## Short problem
Return only the lines running from the line that holds "OUTLINE = heart_outline()" to the line that holds "cad_parts[node].hide_render = cad_parts[node].hide_viewport", including both.

## Source excerpt

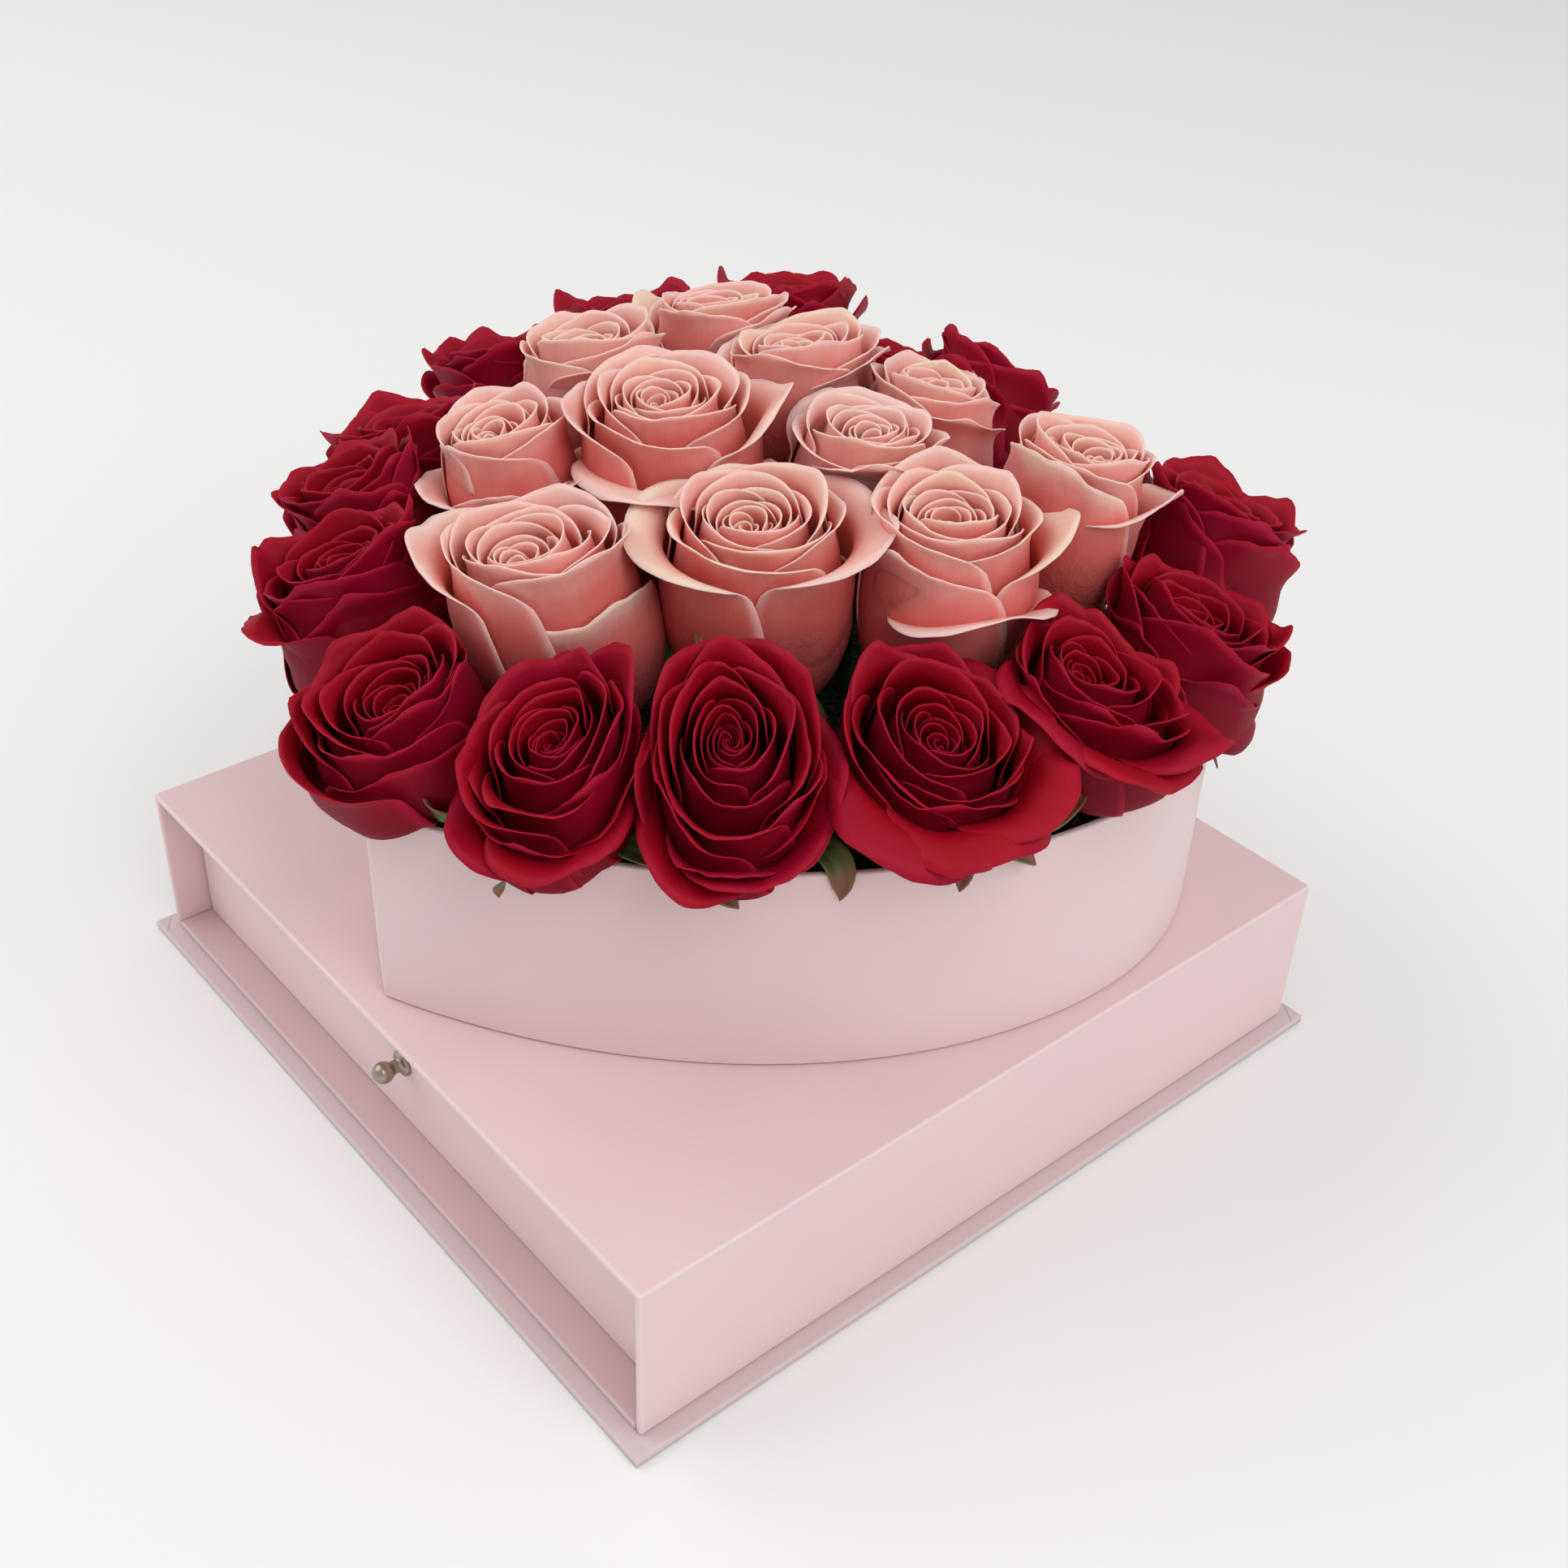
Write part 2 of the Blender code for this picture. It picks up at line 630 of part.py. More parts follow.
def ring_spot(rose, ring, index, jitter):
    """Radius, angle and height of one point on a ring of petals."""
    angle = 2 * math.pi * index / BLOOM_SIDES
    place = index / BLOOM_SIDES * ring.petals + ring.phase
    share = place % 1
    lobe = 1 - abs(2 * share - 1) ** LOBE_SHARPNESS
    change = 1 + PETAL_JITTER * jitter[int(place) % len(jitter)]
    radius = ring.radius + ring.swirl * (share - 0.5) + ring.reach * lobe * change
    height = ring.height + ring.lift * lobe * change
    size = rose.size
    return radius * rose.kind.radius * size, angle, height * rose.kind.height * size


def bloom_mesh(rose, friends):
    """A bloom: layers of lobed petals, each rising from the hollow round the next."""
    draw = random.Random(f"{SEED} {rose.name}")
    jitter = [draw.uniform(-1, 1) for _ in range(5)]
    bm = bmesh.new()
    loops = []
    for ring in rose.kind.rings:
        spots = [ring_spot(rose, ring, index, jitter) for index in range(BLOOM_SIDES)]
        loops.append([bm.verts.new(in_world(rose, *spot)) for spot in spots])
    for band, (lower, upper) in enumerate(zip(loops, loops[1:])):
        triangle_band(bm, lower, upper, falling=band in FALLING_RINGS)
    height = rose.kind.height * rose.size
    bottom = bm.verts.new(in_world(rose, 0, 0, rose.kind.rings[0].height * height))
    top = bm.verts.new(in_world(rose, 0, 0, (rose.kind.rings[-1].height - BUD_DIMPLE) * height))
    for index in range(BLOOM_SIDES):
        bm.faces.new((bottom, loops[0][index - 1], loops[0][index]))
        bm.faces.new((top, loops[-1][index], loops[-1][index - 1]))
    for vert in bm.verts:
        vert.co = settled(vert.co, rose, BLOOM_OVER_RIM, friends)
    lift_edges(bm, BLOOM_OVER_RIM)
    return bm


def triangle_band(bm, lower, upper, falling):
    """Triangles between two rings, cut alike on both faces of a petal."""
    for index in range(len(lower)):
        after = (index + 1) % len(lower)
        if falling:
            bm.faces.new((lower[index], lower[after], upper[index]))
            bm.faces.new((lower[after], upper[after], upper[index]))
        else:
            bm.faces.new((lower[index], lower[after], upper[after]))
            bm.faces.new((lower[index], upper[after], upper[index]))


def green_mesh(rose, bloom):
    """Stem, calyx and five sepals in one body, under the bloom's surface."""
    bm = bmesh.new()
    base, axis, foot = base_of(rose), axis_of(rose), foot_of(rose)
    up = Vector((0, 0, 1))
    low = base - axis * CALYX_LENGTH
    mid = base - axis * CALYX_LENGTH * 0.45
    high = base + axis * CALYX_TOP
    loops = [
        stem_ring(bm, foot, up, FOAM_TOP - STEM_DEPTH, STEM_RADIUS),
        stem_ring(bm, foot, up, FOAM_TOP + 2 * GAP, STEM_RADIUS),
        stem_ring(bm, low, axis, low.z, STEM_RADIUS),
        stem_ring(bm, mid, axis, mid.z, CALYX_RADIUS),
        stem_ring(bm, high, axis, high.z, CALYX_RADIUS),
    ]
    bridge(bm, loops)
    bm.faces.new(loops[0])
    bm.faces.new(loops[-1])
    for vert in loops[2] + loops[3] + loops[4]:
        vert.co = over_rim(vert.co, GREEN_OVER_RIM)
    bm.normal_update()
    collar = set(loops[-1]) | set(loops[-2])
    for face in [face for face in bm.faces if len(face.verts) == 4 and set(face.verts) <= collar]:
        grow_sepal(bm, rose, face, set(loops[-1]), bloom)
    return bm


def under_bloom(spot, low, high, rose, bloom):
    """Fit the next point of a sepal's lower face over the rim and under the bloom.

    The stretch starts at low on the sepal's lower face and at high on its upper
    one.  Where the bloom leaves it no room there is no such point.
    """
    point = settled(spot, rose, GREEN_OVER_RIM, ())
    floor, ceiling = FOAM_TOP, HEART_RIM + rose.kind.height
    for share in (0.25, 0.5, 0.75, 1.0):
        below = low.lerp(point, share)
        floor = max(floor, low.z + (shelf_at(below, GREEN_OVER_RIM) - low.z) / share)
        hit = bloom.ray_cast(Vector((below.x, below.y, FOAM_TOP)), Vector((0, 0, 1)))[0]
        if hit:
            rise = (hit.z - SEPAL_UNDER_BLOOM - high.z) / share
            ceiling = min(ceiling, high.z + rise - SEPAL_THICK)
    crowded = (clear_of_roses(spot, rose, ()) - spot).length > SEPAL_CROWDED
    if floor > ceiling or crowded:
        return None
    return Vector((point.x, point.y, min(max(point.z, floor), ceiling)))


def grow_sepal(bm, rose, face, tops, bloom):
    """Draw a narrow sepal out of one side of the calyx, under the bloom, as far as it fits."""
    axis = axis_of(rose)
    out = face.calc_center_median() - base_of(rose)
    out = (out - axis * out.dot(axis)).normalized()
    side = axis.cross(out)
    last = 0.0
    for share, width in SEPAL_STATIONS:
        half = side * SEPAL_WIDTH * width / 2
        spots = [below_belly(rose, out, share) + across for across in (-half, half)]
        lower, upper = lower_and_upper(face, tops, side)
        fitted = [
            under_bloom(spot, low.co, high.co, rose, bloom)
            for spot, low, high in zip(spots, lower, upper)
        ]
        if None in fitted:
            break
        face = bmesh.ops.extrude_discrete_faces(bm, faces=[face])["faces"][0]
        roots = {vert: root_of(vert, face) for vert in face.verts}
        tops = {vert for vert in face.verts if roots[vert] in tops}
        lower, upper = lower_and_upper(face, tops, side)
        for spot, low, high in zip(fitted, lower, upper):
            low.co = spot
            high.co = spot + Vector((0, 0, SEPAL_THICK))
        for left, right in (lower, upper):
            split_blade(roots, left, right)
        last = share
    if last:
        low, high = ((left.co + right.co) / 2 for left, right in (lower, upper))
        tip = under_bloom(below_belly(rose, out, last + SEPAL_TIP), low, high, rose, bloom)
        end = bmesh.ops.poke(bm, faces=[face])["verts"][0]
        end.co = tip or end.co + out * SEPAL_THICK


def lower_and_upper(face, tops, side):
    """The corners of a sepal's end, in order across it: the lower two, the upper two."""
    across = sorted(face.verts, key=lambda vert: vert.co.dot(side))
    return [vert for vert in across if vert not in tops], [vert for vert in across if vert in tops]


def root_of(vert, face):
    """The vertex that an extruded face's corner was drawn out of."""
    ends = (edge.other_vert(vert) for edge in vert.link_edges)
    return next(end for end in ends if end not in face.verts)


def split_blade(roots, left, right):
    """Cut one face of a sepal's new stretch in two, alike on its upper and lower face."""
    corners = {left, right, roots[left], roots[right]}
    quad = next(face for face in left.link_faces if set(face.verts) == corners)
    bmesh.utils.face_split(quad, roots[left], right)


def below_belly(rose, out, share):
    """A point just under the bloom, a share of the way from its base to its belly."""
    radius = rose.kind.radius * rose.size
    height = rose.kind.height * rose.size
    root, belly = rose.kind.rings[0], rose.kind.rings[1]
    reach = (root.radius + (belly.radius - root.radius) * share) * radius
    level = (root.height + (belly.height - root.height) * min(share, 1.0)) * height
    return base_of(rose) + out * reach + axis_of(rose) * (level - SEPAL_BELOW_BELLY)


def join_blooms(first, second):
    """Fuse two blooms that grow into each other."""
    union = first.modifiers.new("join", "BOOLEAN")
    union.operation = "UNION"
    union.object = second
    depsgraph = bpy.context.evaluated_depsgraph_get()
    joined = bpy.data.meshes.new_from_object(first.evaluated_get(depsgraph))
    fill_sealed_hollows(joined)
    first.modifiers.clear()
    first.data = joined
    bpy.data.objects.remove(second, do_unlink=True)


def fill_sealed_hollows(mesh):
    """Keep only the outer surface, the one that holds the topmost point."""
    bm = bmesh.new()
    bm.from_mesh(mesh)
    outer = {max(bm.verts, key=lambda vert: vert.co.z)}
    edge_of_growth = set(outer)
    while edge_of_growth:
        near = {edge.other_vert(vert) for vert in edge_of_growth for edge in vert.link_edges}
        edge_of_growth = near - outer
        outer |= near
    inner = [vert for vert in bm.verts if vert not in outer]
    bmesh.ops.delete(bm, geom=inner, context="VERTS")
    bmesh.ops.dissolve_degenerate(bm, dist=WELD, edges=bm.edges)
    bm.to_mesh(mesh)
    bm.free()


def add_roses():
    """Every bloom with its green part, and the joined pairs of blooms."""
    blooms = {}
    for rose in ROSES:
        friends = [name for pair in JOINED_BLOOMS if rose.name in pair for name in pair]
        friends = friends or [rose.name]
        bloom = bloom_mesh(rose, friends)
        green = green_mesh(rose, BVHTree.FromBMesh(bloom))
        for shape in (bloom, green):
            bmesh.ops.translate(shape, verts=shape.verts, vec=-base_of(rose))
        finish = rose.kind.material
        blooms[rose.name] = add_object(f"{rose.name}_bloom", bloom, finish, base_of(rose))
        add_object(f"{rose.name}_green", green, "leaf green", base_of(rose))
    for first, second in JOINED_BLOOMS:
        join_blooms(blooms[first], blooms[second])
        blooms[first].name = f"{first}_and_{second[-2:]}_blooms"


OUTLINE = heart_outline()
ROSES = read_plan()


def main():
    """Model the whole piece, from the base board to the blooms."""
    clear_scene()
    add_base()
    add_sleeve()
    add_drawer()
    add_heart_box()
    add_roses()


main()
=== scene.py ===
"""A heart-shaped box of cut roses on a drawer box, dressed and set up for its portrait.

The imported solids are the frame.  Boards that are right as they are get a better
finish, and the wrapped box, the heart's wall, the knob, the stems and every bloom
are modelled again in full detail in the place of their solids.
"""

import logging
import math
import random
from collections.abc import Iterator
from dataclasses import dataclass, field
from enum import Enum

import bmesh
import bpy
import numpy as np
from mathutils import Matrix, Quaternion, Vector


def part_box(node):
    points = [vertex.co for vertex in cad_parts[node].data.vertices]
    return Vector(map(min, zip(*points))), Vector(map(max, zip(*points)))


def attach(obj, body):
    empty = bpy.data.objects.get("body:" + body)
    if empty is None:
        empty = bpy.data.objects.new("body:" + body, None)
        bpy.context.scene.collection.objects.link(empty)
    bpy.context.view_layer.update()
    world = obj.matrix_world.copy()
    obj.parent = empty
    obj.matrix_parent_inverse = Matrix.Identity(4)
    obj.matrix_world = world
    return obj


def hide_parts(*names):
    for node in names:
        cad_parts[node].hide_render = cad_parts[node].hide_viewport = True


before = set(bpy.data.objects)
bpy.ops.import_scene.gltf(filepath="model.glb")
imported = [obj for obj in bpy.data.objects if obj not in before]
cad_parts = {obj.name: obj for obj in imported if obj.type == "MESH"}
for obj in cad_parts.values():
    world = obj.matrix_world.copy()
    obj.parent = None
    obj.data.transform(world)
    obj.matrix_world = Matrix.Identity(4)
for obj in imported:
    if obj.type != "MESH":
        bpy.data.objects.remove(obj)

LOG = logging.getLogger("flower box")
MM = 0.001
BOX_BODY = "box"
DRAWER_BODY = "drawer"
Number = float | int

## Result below
OUTLINE = heart_outline()
ROSES = read_plan()


def main():
    """Model the whole piece, from the base board to the blooms."""
    clear_scene()
    add_base()
    add_sleeve()
    add_drawer()
    add_heart_box()
    add_roses()


main()
=== scene.py ===
"""A heart-shaped box of cut roses on a drawer box, dressed and set up for its portrait.

The imported solids are the frame.  Boards that are right as they are get a better
finish, and the wrapped box, the heart's wall, the knob, the stems and every bloom
are modelled again in full detail in the place of their solids.
"""

import logging
import math
import random
from collections.abc import Iterator
from dataclasses import dataclass, field
from enum import Enum

import bmesh
import bpy
import numpy as np
from mathutils import Matrix, Quaternion, Vector


def part_box(node):
    points = [vertex.co for vertex in cad_parts[node].data.vertices]
    return Vector(map(min, zip(*points))), Vector(map(max, zip(*points)))


def attach(obj, body):
    empty = bpy.data.objects.get("body:" + body)
    if empty is None:
        empty = bpy.data.objects.new("body:" + body, None)
        bpy.context.scene.collection.objects.link(empty)
    bpy.context.view_layer.update()
    world = obj.matrix_world.copy()
    obj.parent = empty
    obj.matrix_parent_inverse = Matrix.Identity(4)
    obj.matrix_world = world
    return obj


def hide_parts(*names):
    for node in names:
        cad_parts[node].hide_render = cad_parts[node].hide_viewport = True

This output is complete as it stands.